Andy Trick and I had this conversation Thursday, and I thought I'd capture it 
here.

The Problem

It's a longstanding complaint that SIL uses drastically different code patterns 
for the same sequence of operations based on whether the types of the values 
involved are loadable or "address-only".  For example, suppose I have Swift 
code like this:
  let x, y : T
  let z = x + y

If T is a loadable type, this will generate SIL somewhat like this:
 // %x and %y are values of type $T
%lhs = copy_value %x
%rhs = copy_value %y
 %operator = function_ref T.+
 %result = apply %operator(%lhs, %rhs)
 %z = %result

(copy_value doesn't currently exist, but it's easier to understand, and as it 
happens we're thinking of adding it back.)

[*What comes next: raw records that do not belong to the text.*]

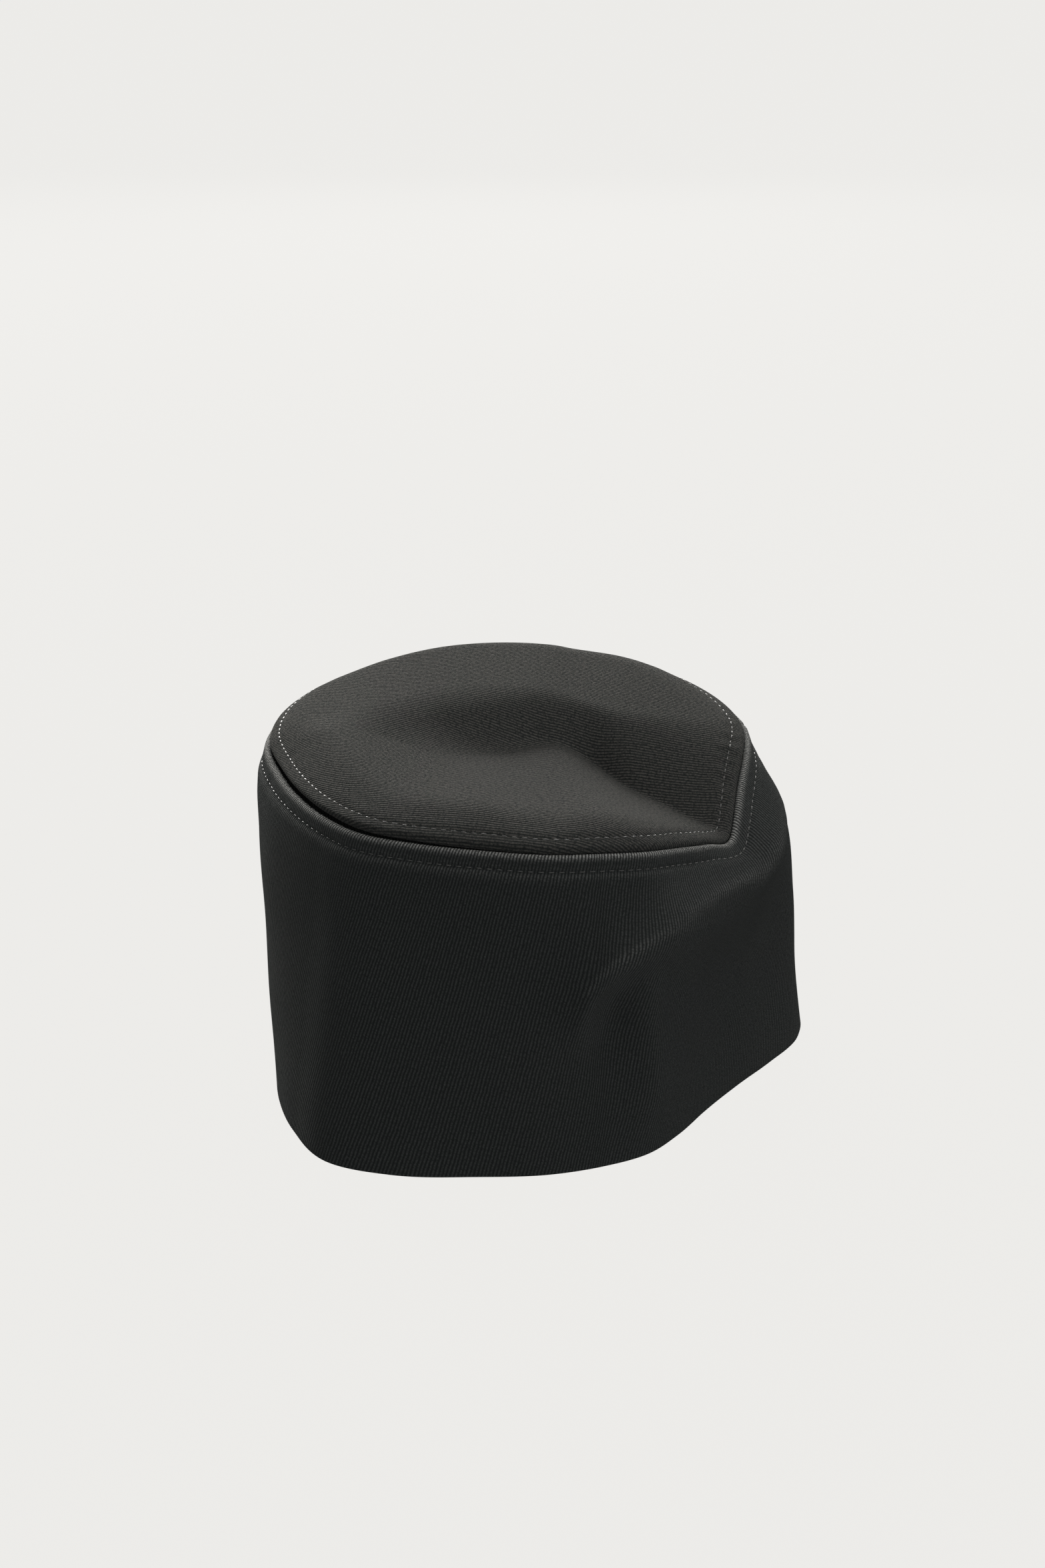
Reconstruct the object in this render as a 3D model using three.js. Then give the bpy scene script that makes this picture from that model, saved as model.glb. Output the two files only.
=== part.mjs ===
import * as THREE from 'three';

// A soft brimless cap of black twill wool, standing on its hem, in millimetres with +Z up. It is
// made of a tall side band and an oval tip, joined by a seam that is pressed open and turned in.
// The long axis of the head opening runs along Y. Angles are in degrees from +X toward +Y.

// Cloth
const CLOTH = 1.6; // one layer
const DOUBLED = 3.0; // two layers: the turned hem and the seam allowances
const HEM_TURN = 0.12; // share of the band's height that the hem is turned up, inside
const BAND_ALLOWANCE = 0.07; // share of the band's height that its seam allowance takes
const TIP_ALLOWANCE = 0.09; // share of the way to the tip's centre that its allowance takes
const SEAM_GAP = 0.4; // between the two turned edges
const GROOVE_DEPTH = 1.7; // from the seam line down to where the edges stand face to face
const EDGE_ROLL = 0.98; // share of the band's height at which its edge starts to roll in
const TIP_EDGE_ROLL = 0.028; // share of the way to the tip's centre at which its edge starts to roll
const LAYER_STEP = 0.005; // share of the band's height over which one layer becomes two
const TIP_LAYER_STEP = 0.006; // the same on the tip, as a share of the way to its centre

// The cap in upright sections around its axis. Radii of the outside at six levels, then the height
// of the seam and the width over which the tip swells up from it.
const SECTION_COLUMNS = [
  'angle', 'hem', 'low', 'middle', 'high', 'shoulder', 'seam', 'seamHeight', 'swell',
];
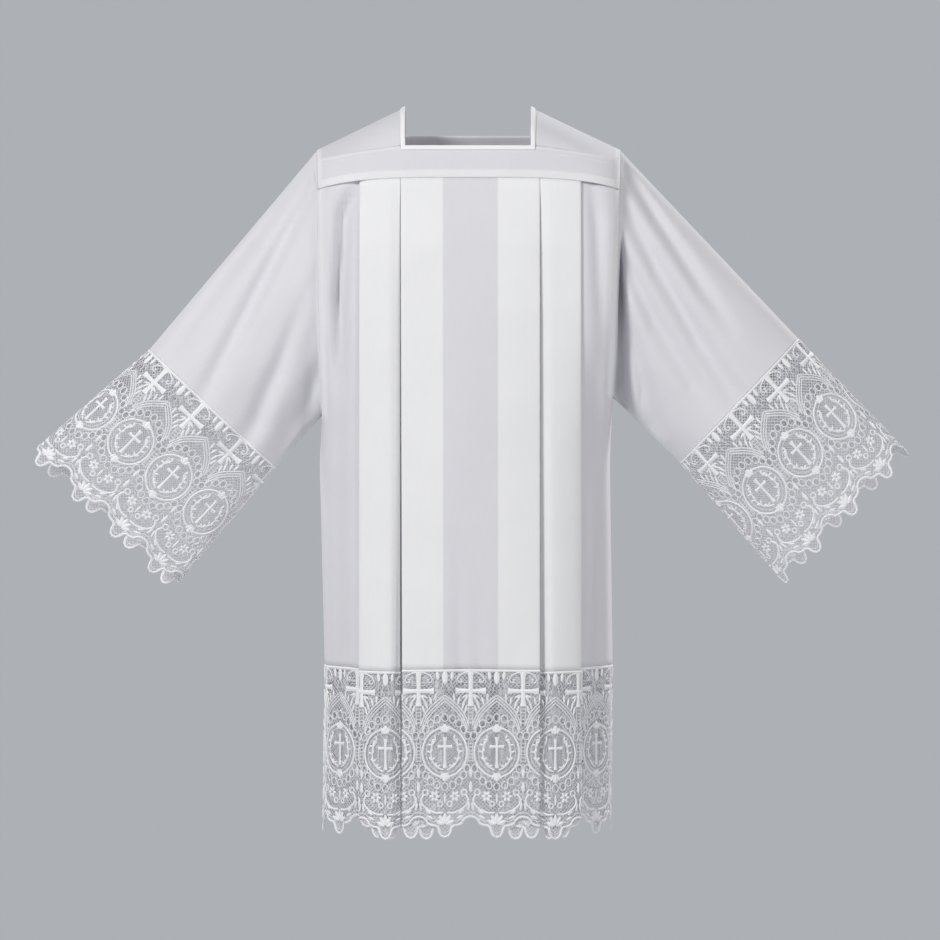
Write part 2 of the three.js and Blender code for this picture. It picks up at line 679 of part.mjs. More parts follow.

If T is an address-only type, this will generate SIL somewhat like this:
  // %x and %y are values of type $*T
  %z = alloc_stack $T
  %lhs = alloc_stack $T
  copy_addr %x to [initialization] %lhs
  %rhs = alloc_stack $T
  copy_addr %y to [initialization] %rhs
  %operator = function_ref T.+
  apply %operator(%z, %lhs, %rhs)
  dealloc_stack %rhs
  dealloc_stack %lhs

Notably, we're explicitly modeling the memory in which values are stored, which 
is both very verbose and — more importantly — loses any interesting SSA 
properties for tracking actual values around.  And this has a bunch of 
secondary effects where various high-level operations like dynamic casts end up 
needing two different instructions based on whether the value is stored in 
memory.  This is pretty dumb, and it's a major contributor to the reality that 
generic code is currently very poorly optimized.

It does, however, have some significant advantages: since the memory allocation 
is explicit, it's quite natural to express optimizations that e.g. hoist or 
sink those allocations, and the next level of lowering (IRGen) can be very 
simple.

Addresses and address-only types

Swift is an imperative language, and imperative languages make formal memory 
locations part of the high-level semantics.  DI and SSA formation allow us to 
eliminate formal memory locations for most local variables, but class 
properties, global variables, escaped local variables, and pointers are all 
fundamentally un-SSA-able.  Therefore we will always have some concept of an 
address.

But most values of address-only type aren't really being stored in that sort of 
formal memory location; we're just representing them that way in SIL.  Why do 
we do this?  What is it about a type that makes it address-only?

Well, some types are inherently "memory-pinned": something about their 
representation only makes sense, or is only implementable, if the value is 
always kept in memory:
  - The representation of the value may involve interior pointers, as with 
LLVM's SmallVector.  This isn't currently a thing in Swift, but it's a 
possibility someday with the import of non-POD C++ types.
  - The address of the value may need to be registered elsewhere, as with weak 
references.
  - The value may allow internal mutation even from a shared reference, like a 
C++ class with a mutable field or a Rust atomic type; you can see weak 
references as analogous to this.
Such types are necessarily address-only at a low level.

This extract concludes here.